═══ The data ═══

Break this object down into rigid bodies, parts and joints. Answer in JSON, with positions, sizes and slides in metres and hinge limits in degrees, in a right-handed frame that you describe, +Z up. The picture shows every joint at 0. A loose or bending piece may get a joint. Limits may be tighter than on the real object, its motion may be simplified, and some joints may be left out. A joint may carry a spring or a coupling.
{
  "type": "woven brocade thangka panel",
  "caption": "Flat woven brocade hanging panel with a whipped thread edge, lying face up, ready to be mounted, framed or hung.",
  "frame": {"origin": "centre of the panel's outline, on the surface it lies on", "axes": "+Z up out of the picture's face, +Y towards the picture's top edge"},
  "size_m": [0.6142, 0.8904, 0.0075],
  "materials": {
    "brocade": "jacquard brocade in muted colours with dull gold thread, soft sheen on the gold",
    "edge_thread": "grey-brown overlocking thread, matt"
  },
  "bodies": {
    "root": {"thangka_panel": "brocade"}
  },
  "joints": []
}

═══
═══ The data ═══

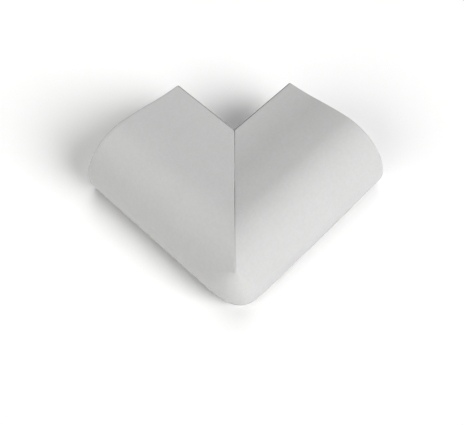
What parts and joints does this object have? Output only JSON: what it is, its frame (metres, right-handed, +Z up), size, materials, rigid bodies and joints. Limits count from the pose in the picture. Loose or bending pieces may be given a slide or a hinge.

═══

[Exercise instructions]
Go through the material above and count the lines that contain "metres"; give that number alone.

[Answer to this exercise]
2